At Toyota, workers alternate shifts every other week, from day to night and back again.  On the day shift, it was routine for Mr. Uchino to work 13, 14 or 15 hours a day, from 5:40 a.m. to 7:30, 8:00 or 9:00 p.m., often six days a week.  The week before his death, he worked 82 hours on the day shift—85 hours, if you count the three hours of home work he did on Sunday.  On the night shift, the week he died, Kenichi was working 70 hours, putting in a typical 14-hour shift, from 3:20 p.m. to 5:20 a.m. five days a week.  When he worked the night shift, he left home at around 2:00 p.m. and often did not return until 7:00 a.m., just as his wife was getting up.  Including his commute—-he drove a Toyota-—he was out of the house 17 hours a day.  He was sleeping just four or five hours a night. When he got home, he was often too tired to play with his children or eat with his family and would immediately collapse into bed.

  This is a wealthy corporation, by the way: its profits for the fiscal year ending March 31st 2008 were $16.7 billion–a far cry from the financial woes besetting Ford, Chrysler and General Motors.

  And, having surpassed General Motors as the largest auto company in the world,  it is spreading its model across the world. By setting up plants in the more non-union South, Toyota has undercut the basic standards set by the United Auto Workers, paying a package that is 30 percent lower than what an auto worker makes in a union job.

  Toyota is also linked to human trafficking:

In the last ten years, there has been a dramatic increase in the number of foreign guest workers employed in Aichi Prefecture, home to Toyota and the country’s auto industry.  The surge of poor foreign guest workers coincides with Toyota’s ten year plan to slash the price it is willing to pay its auto part suppliers.

  And:

 

Foreign guest workers are not only stripped of their passports—-one of the most serious of all human rights violations—-they are also prohibited from leaving the factory they are contracted to, or even changing the housing they are assigned.  If a guest worker dares change jobs or moves, he or she will be immediately and forcibly deported.  Moreover, if guest workers even dare to complain about the abusive and illegal conditions, they will also be deported. (A knowledgeable source in Japan explained that the country’s immigration officials are "very tough," making it quite easy to have guest workers deported.)  This is human trafficking at its worst, as it is only the right to relocate to better factories and more decent housing that would isolate and expose the most abusive sweatshops.  The inability to move to new housing also leaves the guest workers in a very vulnerable position, where they are easily cheated and forced to pay wildly excessive rents.
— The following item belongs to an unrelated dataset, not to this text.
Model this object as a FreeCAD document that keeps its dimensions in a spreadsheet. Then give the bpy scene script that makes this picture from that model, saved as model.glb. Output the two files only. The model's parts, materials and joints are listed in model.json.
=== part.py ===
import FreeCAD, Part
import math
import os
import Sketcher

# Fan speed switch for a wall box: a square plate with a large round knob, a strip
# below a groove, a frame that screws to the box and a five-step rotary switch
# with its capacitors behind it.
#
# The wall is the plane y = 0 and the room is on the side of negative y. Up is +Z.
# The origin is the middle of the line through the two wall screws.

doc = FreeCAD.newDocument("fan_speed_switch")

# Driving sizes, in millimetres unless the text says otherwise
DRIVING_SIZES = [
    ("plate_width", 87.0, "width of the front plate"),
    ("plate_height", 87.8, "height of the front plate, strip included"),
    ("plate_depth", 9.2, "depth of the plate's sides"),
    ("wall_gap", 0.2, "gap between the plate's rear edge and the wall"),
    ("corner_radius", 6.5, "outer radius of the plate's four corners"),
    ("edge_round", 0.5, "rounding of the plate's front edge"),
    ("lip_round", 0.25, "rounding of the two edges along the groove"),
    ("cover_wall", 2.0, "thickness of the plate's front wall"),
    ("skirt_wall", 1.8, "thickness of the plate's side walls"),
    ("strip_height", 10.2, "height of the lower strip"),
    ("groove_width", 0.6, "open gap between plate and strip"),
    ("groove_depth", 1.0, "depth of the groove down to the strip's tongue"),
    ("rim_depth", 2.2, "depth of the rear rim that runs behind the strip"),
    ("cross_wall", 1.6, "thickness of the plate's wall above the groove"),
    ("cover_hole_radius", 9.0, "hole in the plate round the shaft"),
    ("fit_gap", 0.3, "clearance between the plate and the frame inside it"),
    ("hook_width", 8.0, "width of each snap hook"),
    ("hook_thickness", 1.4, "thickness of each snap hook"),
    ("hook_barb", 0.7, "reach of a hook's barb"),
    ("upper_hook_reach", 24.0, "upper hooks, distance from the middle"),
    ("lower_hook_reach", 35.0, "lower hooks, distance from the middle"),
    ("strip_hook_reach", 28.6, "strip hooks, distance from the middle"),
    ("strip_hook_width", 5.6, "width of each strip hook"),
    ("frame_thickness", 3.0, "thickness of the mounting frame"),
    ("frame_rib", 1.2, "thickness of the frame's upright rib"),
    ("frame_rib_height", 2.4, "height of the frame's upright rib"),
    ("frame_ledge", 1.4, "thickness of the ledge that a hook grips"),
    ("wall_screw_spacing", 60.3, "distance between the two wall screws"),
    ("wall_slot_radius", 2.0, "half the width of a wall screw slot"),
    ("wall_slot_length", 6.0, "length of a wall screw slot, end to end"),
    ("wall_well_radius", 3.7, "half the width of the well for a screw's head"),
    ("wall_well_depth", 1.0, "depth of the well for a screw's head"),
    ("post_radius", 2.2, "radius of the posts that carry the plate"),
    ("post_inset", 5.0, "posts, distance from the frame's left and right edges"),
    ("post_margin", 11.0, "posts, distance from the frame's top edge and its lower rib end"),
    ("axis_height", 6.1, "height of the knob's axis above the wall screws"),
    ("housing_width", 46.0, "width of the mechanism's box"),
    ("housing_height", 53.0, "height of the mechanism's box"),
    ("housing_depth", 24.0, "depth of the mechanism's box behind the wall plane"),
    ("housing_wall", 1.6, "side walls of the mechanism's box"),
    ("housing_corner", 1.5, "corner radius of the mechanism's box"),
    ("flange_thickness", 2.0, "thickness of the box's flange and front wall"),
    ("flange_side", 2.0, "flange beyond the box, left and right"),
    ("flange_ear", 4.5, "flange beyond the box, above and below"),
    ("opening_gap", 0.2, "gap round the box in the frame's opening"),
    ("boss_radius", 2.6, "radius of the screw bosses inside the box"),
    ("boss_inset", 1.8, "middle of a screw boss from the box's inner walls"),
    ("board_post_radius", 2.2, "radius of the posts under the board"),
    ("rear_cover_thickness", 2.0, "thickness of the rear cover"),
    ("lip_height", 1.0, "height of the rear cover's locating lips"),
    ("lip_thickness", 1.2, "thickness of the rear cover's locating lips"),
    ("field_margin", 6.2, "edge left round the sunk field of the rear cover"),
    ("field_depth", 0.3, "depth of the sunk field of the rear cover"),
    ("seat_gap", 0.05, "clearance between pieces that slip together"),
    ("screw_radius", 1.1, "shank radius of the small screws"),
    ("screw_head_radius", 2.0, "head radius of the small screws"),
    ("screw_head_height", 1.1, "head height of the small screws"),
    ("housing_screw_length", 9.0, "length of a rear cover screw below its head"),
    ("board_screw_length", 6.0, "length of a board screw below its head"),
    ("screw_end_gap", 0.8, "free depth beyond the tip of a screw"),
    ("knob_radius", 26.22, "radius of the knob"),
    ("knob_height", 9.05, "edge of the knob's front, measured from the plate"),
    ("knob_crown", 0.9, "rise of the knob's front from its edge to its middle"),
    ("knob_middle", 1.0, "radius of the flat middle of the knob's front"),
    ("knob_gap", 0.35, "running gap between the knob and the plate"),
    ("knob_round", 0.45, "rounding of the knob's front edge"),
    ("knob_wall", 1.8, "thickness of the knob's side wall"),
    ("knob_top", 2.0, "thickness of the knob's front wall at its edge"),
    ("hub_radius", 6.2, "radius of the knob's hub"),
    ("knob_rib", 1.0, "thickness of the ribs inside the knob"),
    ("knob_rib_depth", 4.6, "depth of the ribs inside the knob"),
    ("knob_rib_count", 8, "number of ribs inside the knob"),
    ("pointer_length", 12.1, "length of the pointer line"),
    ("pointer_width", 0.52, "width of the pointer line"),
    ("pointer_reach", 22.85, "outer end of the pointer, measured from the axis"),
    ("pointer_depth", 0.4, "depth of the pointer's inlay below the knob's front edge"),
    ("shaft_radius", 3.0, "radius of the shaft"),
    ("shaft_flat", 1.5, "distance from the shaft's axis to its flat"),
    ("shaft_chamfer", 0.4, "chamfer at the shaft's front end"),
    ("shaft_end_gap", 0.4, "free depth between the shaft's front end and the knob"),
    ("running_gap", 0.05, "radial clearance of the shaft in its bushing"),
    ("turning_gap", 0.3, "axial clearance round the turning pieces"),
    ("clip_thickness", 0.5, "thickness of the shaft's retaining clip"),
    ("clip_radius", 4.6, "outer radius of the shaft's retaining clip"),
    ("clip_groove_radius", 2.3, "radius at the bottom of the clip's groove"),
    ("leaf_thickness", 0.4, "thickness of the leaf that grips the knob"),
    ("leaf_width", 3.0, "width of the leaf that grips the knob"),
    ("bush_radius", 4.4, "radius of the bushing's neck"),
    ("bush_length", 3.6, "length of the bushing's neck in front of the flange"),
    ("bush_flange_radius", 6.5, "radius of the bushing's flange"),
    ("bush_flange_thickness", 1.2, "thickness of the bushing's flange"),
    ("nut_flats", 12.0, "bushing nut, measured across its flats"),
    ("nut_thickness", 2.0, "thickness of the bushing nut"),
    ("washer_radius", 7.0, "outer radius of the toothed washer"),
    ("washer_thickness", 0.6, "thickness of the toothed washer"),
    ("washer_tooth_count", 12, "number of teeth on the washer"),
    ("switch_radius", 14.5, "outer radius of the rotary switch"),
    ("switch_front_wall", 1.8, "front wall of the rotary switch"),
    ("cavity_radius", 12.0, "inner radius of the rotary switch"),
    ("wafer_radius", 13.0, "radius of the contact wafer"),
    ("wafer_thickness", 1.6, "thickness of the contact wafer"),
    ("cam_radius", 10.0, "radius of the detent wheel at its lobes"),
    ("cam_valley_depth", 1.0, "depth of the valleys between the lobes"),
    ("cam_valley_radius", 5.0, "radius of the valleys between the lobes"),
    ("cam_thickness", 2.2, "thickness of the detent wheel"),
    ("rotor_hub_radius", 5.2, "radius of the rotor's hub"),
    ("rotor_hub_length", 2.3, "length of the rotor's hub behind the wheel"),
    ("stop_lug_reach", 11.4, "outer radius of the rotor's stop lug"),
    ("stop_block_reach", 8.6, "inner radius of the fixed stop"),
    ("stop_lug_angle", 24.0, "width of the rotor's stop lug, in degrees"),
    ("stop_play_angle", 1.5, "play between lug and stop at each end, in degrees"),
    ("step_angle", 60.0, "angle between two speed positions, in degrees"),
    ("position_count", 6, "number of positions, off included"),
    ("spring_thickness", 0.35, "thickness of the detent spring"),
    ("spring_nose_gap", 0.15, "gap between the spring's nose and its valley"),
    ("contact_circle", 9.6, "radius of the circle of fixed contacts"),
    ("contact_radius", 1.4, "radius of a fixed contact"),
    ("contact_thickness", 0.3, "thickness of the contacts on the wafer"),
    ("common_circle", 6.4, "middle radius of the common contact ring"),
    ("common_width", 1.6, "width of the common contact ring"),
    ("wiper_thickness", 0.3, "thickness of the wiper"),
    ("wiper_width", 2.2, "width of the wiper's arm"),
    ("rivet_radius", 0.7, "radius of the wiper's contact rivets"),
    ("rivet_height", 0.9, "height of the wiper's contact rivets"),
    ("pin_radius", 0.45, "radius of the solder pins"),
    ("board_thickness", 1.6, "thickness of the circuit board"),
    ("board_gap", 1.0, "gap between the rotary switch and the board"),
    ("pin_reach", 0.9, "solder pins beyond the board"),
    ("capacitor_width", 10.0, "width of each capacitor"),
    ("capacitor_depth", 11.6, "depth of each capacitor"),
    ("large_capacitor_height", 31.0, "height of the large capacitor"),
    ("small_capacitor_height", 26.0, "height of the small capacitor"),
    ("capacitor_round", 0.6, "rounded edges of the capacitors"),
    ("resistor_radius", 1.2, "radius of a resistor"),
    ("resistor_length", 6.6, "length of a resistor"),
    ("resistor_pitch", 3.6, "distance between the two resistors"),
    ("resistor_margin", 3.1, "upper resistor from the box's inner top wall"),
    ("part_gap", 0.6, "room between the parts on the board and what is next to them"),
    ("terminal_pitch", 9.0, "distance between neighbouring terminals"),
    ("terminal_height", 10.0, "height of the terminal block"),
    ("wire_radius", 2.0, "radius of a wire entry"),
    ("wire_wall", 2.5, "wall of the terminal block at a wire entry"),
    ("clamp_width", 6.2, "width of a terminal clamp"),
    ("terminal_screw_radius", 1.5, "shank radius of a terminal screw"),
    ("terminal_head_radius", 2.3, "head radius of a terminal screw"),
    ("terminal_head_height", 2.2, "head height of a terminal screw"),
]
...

 There is a lot more in this report. You get the picture.

 The point is: There has been a historical problem when it comes to the dual challenges of getting our environment cleaned up, on the one hand, and making sure that workers get treated decently, on the other hand. The two worlds of advocates for one or other other issue have not always communicated very well. That is changing–slowly.

  The biggest challenge, moving forward, is, that in the rush to "green" our planet, workers are not trampled. Meaning, that in order to be "cleaner" companies aren’t allowed to simply pass off the costs of "greening", with societal acceptance–either active or passive–in the form of lower wages or cuts in basic benefits like health care and pensions. We can do both. But, we have to be vigilant that standards are high in both worlds.